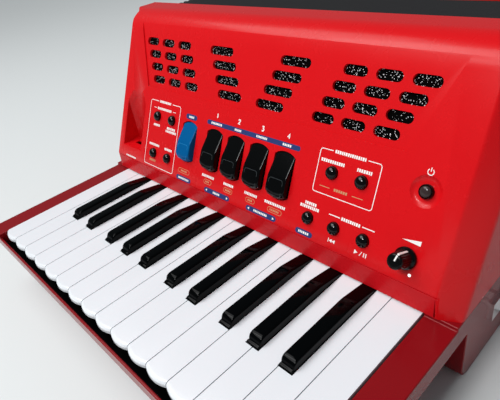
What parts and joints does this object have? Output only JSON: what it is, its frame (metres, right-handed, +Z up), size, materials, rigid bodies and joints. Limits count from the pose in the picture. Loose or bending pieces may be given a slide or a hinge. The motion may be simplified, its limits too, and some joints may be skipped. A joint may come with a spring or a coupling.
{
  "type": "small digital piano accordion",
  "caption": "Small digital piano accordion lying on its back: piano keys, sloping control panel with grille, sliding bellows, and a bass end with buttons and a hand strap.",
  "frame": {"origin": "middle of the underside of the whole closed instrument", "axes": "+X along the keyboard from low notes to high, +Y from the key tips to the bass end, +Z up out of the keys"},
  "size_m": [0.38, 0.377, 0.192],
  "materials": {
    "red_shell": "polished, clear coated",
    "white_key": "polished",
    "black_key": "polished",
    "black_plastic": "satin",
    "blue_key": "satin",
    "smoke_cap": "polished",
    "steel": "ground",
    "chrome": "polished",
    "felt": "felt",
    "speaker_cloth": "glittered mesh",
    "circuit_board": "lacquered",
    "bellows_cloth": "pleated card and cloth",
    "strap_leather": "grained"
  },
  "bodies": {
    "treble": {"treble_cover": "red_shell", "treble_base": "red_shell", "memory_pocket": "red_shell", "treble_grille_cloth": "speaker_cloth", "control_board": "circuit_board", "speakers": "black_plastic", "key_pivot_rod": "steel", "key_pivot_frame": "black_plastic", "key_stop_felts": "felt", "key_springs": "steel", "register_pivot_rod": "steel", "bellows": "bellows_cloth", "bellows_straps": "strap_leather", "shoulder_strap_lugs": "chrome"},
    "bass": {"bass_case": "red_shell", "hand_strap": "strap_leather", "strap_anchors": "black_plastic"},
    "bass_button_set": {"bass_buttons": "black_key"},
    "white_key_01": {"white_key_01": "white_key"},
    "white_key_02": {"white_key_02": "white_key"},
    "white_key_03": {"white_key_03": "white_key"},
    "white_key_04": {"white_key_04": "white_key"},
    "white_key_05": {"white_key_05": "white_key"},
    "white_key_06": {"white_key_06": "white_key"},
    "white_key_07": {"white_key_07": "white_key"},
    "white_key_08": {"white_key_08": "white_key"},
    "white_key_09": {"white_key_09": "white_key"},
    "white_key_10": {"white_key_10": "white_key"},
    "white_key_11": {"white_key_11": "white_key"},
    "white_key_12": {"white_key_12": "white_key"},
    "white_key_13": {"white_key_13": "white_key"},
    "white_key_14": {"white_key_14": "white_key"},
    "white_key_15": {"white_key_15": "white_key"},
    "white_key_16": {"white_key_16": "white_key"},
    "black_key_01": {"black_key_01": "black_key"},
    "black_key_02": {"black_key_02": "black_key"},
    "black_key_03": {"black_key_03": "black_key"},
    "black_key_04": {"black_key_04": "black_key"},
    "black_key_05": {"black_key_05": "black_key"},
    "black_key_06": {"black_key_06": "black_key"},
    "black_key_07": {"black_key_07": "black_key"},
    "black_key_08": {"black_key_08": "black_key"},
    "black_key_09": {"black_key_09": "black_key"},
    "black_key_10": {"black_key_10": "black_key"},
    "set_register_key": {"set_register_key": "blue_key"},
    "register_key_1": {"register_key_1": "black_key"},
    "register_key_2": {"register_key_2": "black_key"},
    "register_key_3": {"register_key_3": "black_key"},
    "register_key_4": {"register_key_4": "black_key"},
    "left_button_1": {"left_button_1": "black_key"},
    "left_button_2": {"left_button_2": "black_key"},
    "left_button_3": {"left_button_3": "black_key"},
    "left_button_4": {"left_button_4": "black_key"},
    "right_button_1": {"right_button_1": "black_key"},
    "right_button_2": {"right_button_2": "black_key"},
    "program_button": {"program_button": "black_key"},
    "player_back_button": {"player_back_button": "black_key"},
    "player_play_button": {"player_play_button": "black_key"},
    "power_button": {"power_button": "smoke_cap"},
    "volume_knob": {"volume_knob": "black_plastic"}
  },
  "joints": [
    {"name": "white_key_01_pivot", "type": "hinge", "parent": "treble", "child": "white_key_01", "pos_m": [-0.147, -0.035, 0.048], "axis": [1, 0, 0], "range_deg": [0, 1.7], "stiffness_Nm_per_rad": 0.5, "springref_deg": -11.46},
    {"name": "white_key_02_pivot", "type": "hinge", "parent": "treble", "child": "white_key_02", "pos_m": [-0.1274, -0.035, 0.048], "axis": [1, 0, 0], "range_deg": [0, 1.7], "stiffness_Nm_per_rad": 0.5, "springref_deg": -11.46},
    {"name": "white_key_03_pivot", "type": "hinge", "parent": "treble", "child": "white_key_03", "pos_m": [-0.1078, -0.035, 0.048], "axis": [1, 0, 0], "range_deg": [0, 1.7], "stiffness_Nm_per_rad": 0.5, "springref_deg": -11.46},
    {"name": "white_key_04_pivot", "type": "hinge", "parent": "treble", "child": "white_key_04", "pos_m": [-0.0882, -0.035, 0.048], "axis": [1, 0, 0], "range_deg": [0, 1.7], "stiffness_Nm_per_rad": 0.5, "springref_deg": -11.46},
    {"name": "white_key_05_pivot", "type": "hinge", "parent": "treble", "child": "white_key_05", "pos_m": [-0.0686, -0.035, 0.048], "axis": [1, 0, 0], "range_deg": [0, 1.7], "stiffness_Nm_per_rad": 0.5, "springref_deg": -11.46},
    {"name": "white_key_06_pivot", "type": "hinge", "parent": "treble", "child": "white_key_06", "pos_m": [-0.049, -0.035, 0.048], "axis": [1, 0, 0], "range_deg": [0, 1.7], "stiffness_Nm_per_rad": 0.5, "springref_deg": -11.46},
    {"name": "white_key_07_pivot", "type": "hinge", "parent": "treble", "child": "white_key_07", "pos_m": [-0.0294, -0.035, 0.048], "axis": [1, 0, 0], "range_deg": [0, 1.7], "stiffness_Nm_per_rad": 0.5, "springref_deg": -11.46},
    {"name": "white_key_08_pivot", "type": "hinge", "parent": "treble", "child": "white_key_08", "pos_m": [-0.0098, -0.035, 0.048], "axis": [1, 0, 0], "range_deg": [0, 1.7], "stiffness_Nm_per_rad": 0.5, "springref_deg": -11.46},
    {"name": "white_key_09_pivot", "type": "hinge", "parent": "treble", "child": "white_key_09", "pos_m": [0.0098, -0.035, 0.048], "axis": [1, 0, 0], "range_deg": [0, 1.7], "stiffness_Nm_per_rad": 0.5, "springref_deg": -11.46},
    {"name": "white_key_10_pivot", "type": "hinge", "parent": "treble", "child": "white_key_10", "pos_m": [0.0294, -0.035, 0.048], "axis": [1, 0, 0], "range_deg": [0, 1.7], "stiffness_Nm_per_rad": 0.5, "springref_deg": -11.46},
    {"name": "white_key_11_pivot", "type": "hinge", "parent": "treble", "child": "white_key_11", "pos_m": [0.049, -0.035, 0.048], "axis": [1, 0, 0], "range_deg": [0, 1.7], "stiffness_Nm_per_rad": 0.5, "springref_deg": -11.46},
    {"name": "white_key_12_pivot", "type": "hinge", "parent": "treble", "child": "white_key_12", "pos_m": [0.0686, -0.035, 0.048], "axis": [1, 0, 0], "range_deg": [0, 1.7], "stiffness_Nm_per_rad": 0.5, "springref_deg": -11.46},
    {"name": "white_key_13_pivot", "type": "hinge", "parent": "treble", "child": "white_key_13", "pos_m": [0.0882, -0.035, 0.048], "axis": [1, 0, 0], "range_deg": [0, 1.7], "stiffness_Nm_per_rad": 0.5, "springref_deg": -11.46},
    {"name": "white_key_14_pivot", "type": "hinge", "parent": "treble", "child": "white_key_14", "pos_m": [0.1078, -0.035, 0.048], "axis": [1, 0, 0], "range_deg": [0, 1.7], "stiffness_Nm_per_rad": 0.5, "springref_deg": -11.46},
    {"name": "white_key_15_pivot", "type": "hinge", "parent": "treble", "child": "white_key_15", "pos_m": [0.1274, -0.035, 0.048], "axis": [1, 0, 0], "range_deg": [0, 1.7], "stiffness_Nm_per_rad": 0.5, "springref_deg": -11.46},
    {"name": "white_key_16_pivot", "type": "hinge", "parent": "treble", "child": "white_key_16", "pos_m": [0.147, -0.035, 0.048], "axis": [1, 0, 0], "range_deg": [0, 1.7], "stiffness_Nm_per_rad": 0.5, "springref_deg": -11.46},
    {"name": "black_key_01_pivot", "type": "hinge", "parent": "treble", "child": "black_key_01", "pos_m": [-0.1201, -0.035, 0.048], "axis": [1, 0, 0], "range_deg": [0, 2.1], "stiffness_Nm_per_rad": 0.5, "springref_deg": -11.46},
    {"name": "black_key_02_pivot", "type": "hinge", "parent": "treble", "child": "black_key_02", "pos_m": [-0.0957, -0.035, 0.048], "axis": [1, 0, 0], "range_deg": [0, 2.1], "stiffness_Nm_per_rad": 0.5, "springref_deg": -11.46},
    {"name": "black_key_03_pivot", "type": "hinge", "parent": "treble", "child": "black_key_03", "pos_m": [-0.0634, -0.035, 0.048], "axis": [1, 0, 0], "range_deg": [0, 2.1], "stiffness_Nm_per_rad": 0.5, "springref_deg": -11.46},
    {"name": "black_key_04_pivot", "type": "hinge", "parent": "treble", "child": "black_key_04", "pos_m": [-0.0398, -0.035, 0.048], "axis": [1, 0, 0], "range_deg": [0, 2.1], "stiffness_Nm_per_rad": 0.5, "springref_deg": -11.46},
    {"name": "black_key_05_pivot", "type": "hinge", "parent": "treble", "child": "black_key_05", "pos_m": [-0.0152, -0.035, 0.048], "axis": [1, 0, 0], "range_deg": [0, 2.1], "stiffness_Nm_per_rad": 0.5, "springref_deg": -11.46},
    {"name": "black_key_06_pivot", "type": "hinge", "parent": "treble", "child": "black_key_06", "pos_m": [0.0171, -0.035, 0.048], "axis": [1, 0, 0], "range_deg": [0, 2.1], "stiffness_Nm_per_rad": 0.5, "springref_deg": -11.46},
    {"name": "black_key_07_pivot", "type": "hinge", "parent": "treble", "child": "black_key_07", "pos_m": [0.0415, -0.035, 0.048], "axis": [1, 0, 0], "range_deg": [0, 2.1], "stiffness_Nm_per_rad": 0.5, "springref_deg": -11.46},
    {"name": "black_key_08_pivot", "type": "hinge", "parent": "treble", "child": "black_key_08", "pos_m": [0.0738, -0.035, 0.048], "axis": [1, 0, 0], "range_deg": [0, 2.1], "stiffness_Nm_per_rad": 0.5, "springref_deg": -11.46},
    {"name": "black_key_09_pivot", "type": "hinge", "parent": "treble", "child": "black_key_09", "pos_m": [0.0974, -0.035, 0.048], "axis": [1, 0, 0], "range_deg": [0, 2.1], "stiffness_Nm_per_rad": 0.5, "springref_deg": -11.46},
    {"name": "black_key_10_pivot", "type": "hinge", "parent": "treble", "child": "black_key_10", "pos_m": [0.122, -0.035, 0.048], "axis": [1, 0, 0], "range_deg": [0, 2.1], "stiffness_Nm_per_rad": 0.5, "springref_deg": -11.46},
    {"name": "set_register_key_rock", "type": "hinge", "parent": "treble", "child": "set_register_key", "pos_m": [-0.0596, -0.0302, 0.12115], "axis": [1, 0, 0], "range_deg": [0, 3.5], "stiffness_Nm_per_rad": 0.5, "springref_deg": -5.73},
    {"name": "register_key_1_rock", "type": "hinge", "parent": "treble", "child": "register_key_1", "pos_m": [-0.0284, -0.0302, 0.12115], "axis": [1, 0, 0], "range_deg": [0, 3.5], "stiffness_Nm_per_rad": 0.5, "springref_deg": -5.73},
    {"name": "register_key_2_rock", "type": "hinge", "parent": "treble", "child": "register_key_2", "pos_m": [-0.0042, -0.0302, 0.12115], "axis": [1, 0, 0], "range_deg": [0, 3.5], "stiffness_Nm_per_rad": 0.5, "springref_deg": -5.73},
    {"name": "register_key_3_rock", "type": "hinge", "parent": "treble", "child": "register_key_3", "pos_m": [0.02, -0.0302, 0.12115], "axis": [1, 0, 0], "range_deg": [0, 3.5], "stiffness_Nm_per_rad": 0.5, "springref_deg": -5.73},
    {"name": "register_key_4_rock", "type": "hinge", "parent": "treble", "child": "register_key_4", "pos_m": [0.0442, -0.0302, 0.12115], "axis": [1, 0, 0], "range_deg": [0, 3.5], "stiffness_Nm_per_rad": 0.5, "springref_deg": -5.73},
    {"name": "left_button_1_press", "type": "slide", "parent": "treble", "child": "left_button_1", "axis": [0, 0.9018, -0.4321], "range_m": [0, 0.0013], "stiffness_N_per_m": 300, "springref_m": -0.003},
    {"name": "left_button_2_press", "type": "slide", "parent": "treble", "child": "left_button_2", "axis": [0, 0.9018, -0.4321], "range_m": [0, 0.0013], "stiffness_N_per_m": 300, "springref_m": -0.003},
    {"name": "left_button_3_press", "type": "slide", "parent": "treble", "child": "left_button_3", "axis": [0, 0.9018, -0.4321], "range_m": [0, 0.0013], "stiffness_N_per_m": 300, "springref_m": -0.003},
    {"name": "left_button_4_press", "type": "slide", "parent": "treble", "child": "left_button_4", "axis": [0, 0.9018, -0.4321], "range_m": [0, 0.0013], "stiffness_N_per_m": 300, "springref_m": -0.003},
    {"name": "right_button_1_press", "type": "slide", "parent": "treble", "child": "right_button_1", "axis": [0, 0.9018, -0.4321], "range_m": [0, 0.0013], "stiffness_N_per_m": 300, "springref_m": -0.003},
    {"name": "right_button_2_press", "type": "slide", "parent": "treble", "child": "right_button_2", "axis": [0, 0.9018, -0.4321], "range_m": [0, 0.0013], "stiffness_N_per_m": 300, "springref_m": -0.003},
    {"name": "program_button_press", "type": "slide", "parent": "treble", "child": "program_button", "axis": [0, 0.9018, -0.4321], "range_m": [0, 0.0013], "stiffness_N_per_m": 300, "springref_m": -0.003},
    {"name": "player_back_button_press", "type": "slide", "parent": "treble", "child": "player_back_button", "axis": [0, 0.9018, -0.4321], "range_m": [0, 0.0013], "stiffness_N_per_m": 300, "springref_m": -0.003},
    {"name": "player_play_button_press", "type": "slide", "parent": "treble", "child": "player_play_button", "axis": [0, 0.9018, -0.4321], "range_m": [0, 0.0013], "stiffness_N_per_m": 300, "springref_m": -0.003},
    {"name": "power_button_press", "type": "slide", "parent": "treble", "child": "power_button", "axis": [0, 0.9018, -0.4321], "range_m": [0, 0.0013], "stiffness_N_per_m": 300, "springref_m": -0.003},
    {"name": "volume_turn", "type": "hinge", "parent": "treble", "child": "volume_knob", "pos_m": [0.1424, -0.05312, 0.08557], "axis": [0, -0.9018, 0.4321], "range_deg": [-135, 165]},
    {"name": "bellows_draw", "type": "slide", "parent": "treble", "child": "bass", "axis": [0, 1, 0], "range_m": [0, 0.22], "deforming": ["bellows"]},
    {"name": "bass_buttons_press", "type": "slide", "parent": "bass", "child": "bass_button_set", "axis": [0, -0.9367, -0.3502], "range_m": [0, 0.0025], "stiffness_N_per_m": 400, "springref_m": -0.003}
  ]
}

::::::::::

- [DIRECTIVE]
Scan the listing above and identify each line holding the string "bodies"; copy every such line.

- [RESPONSE BELOW]
What parts and joints does this object have? Output only JSON: what it is, its frame (metres, right-handed, +Z up), size, materials, rigid bodies and joints. Limits count from the pose in the picture. Loose or bending pieces may be given a slide or a hinge. The motion may be simplified, its limits too, and some joints may be skipped. A joint may come with a spring or a coupling.
  "bodies": {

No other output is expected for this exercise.